Two approaches to invariant tracking system design for an unmanned aircraft vehicle

The problem of automatic control of the movement of the center of mass of an unmanned aircraft under the influence of external uncontrolled disturbances and measurements of only the spatial coordinates of the center of mass and their given trajectories is considered. The task is to synthesize of the control law in the form of dynamic feedback, providing tracking of the given signals invariant in relation to external disturbances with a given accuracy. Within the framework of the block approach with the use of sigmoidal feedback, providing the limits of fictitious and true controls, regulators of two types are developed.
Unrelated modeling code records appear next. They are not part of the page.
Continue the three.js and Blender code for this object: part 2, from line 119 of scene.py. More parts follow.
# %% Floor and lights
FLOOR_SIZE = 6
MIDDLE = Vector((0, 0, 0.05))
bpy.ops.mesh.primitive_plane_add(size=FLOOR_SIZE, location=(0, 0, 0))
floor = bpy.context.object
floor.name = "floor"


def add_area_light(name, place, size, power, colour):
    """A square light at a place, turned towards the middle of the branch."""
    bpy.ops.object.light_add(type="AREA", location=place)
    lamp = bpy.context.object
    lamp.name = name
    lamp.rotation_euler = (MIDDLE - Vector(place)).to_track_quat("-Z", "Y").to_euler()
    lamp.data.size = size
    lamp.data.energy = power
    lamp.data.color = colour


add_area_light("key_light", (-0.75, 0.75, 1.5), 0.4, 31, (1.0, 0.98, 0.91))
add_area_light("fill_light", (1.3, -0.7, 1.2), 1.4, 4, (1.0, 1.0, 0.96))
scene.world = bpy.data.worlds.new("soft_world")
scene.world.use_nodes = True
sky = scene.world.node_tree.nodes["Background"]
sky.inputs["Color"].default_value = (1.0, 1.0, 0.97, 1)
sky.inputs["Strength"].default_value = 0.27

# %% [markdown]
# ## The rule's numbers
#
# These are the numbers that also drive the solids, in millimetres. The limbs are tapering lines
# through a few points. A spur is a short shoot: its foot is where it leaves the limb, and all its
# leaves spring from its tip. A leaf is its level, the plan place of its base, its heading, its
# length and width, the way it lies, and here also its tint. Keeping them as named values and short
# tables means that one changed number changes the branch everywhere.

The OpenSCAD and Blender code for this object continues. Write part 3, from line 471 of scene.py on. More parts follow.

In the first controller, thanks to compensation of cross-links in the closed system the independent control of spatial coordinates of the center of mass with an independent choice of feedback parameters in each of the three loops is provided. To implement this algorithm, reduced order observer is constructed to estimate the velocity vector by measuring the center of mass vector coordinates. Based on these signals in online mode, the sinuses and cosines of angles of inclination of the trajectory and course are calculated in online mode, which are necessary for the formation of feedback. In the second controller, to reduce the amount of calculations performed in real time, the cross-connections are not compensated, and in a closed system the matrix before the control is not diagonal. In order to select the feedback parameters, a hierarchical procedure has been developed with the matrix form before control conversion to an offline upper triangular. To implement this algorithm, reduced order observer was constructed to estimate the vector of derivative tracking errors by measuring the tracking error vector. The results of numerical modeling and joint analysis of the developed regulators are given.